▶ Task directions
Output exactly the lines from the first one down to the line containing "three chuck ports.", inclusive.

▶ Material
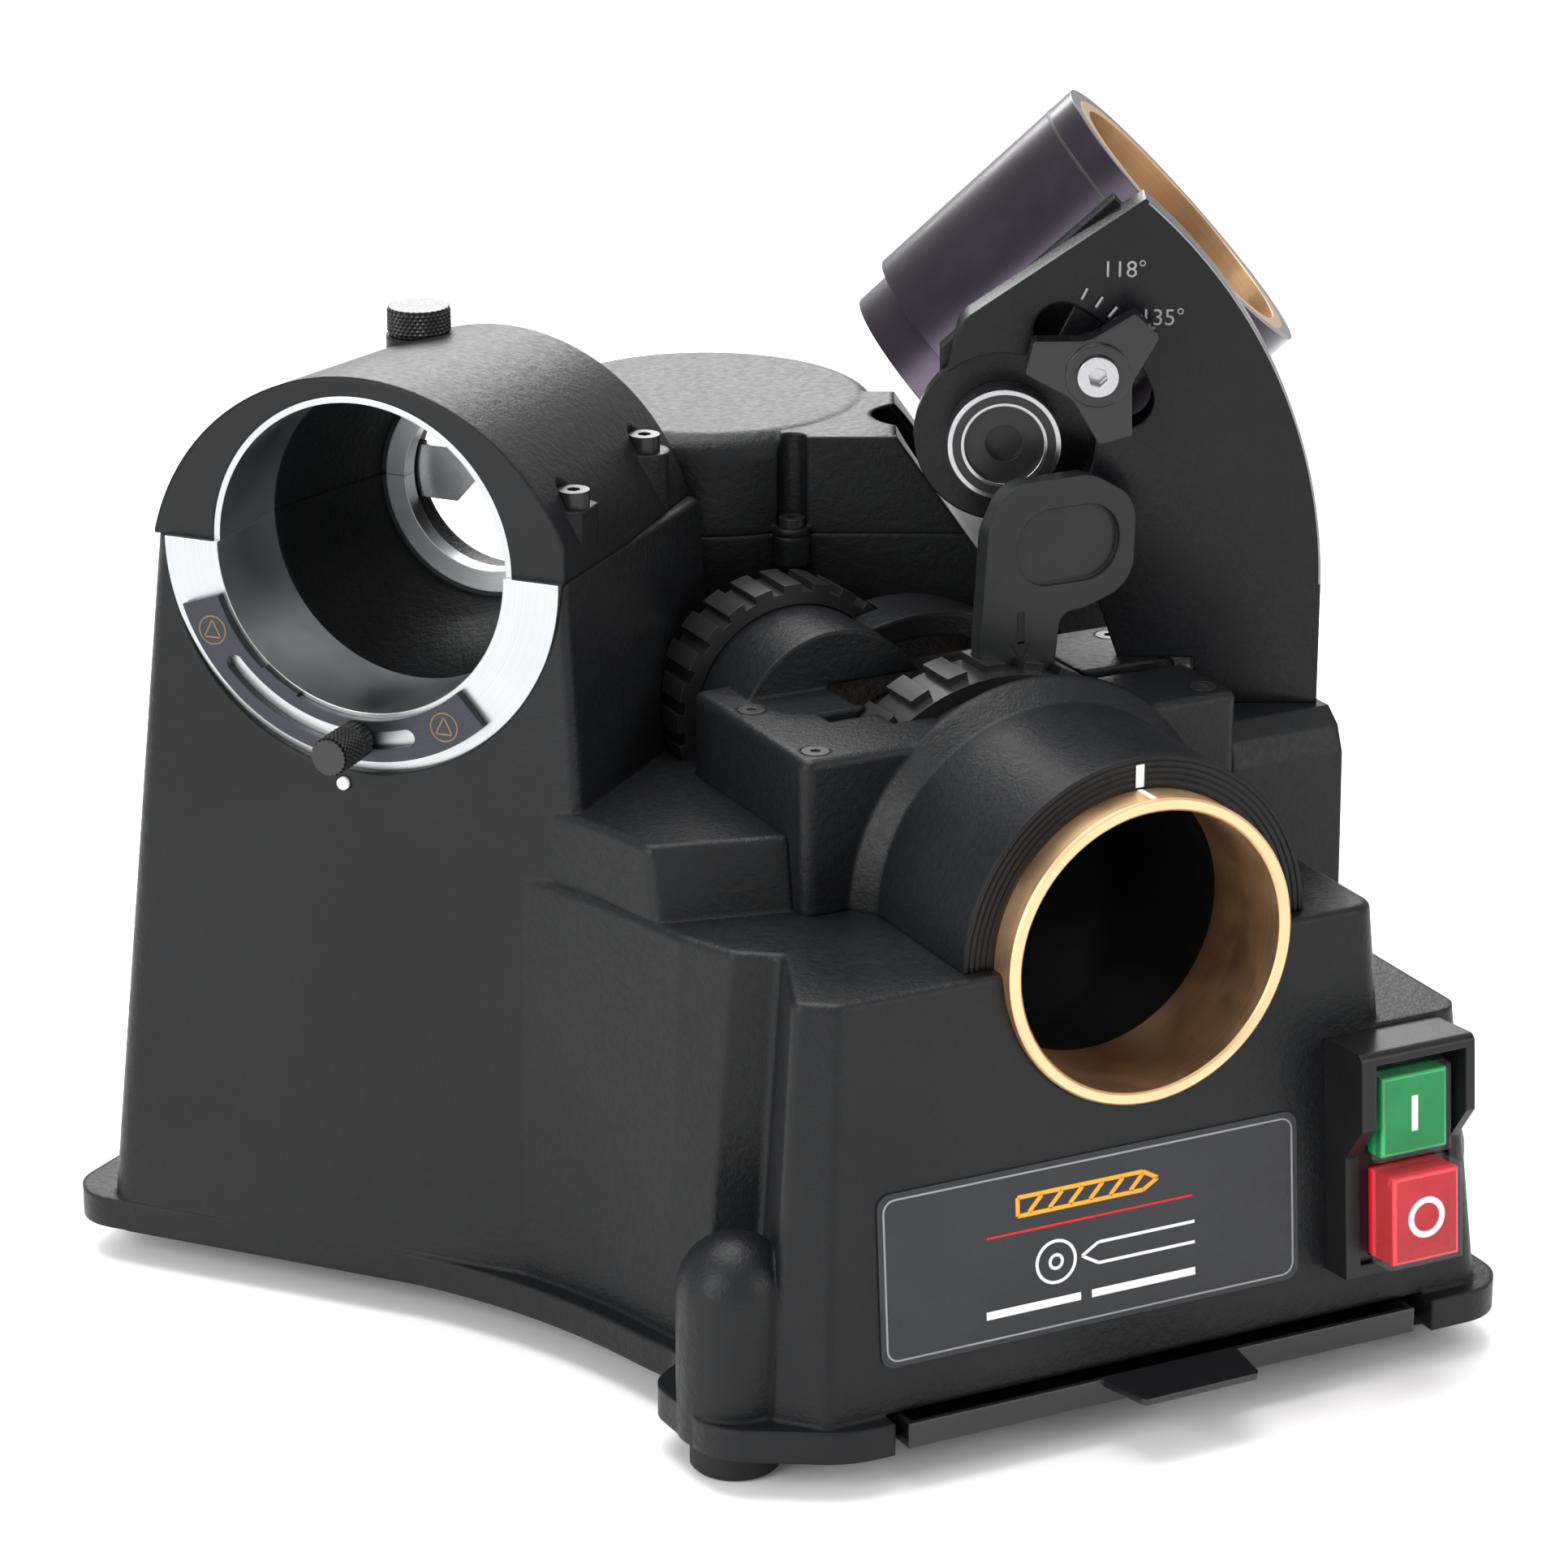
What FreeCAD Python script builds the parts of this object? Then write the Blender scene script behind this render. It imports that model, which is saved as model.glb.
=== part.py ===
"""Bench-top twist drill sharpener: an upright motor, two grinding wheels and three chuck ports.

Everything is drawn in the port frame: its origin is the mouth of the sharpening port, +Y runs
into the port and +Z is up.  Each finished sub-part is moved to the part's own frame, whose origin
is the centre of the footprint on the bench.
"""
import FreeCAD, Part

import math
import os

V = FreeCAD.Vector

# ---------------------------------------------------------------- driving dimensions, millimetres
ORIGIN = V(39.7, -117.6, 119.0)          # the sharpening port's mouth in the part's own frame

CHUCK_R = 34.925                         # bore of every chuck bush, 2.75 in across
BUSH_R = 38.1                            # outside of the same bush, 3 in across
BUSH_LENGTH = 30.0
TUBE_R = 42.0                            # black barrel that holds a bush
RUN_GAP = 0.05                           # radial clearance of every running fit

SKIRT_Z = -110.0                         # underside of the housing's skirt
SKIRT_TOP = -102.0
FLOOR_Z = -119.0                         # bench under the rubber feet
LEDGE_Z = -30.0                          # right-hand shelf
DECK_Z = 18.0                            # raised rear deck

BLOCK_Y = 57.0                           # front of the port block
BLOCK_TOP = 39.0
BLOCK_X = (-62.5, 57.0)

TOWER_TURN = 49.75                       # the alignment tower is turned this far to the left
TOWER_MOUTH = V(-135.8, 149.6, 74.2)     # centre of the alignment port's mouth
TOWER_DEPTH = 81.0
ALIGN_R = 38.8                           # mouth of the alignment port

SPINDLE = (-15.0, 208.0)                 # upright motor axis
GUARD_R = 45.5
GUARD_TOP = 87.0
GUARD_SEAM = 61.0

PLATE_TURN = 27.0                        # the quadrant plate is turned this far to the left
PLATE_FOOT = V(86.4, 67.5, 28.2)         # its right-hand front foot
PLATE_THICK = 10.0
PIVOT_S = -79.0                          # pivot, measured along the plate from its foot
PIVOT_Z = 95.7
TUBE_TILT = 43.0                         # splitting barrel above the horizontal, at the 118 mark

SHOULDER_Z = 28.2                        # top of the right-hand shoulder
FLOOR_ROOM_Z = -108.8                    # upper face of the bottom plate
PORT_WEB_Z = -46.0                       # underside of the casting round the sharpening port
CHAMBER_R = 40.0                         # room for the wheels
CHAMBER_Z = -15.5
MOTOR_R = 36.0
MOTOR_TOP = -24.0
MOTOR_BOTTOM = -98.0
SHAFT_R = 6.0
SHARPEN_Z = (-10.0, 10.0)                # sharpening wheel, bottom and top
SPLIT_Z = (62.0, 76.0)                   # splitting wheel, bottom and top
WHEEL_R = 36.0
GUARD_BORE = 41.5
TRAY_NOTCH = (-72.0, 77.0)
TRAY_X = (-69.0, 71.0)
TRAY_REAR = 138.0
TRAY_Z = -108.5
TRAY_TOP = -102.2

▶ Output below
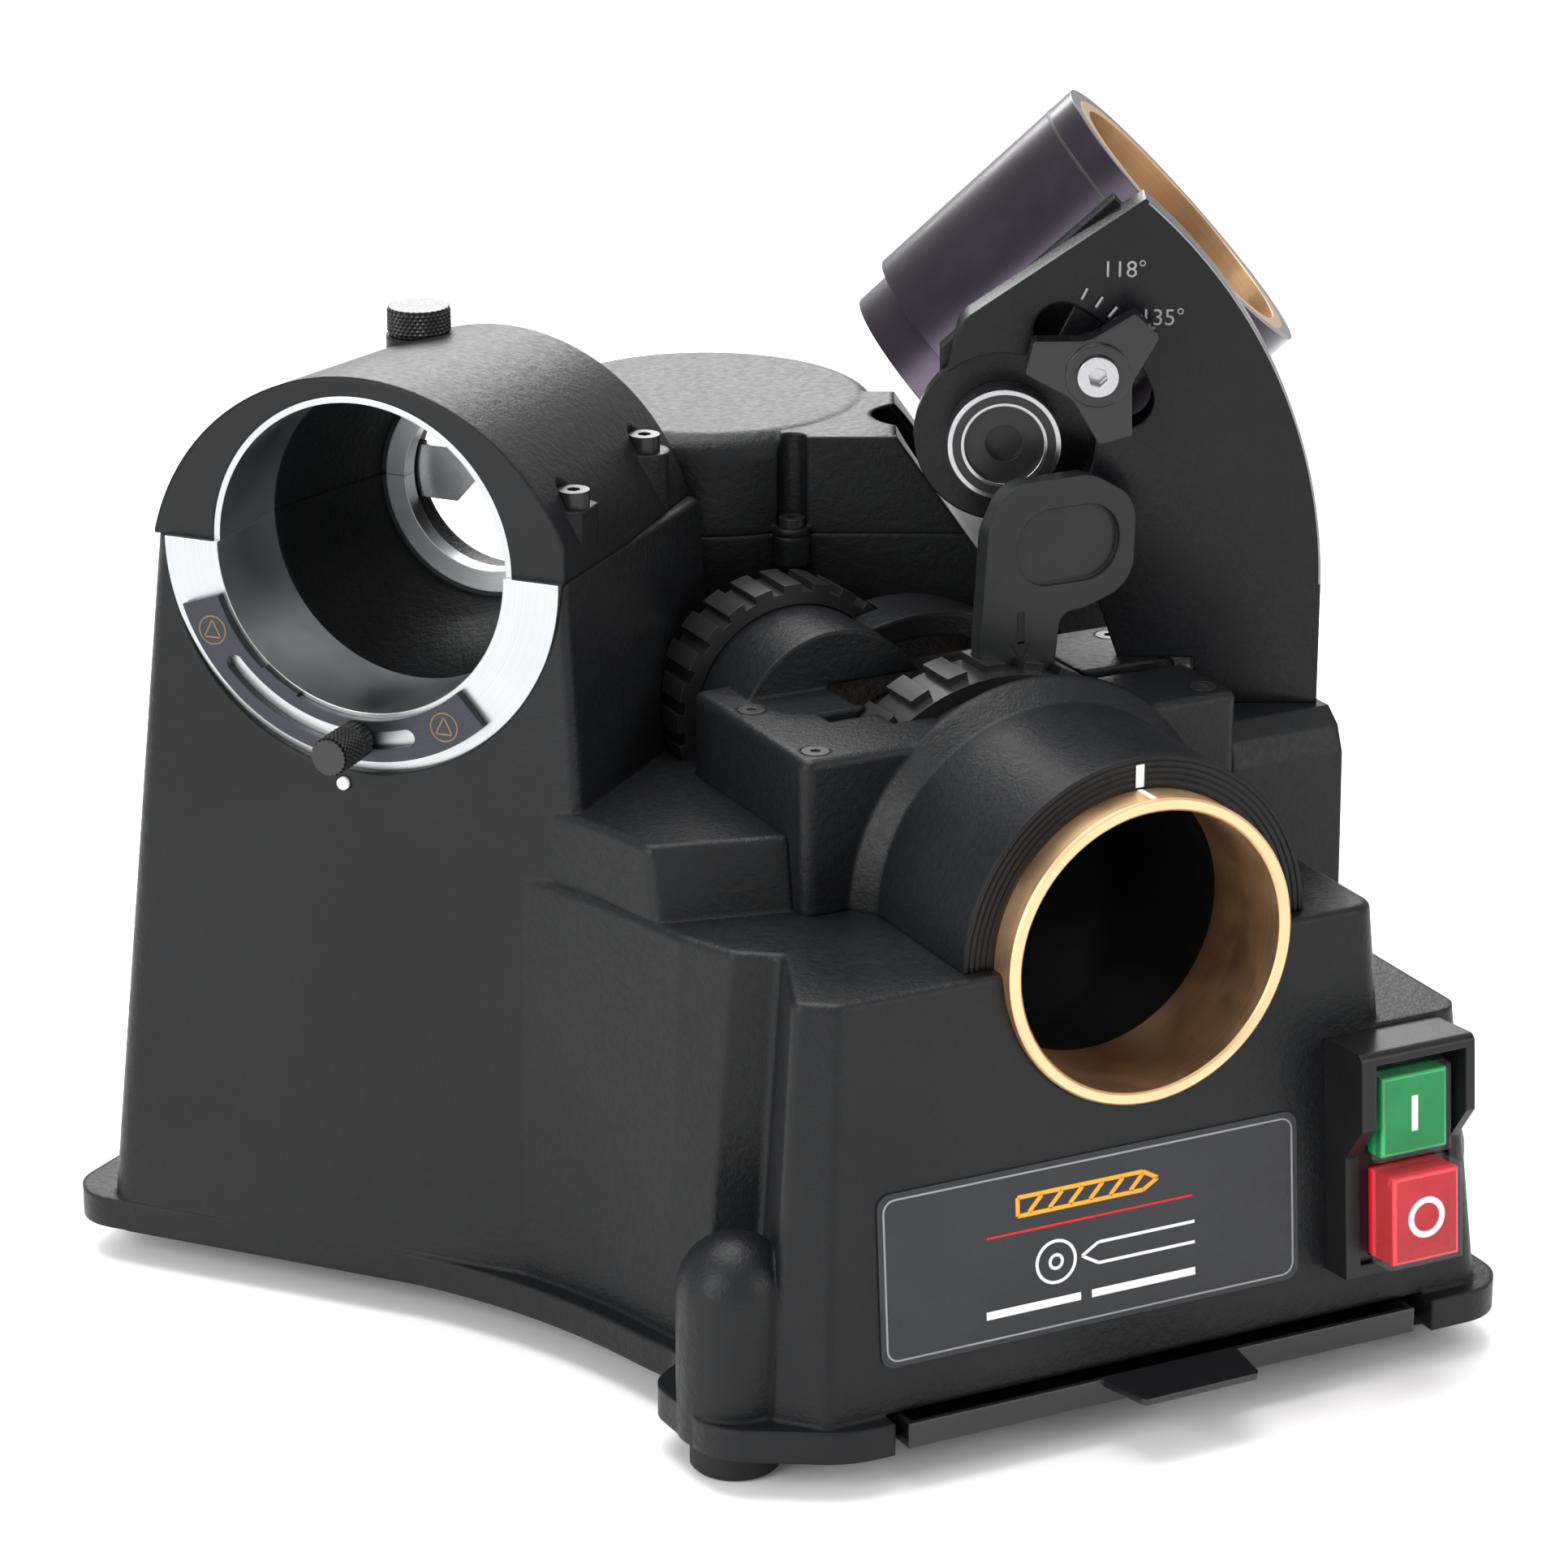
What FreeCAD Python script builds the parts of this object? Then write the Blender scene script behind this render. It imports that model, which is saved as model.glb.
=== part.py ===
"""Bench-top twist drill sharpener: an upright motor, two grinding wheels and three chuck ports.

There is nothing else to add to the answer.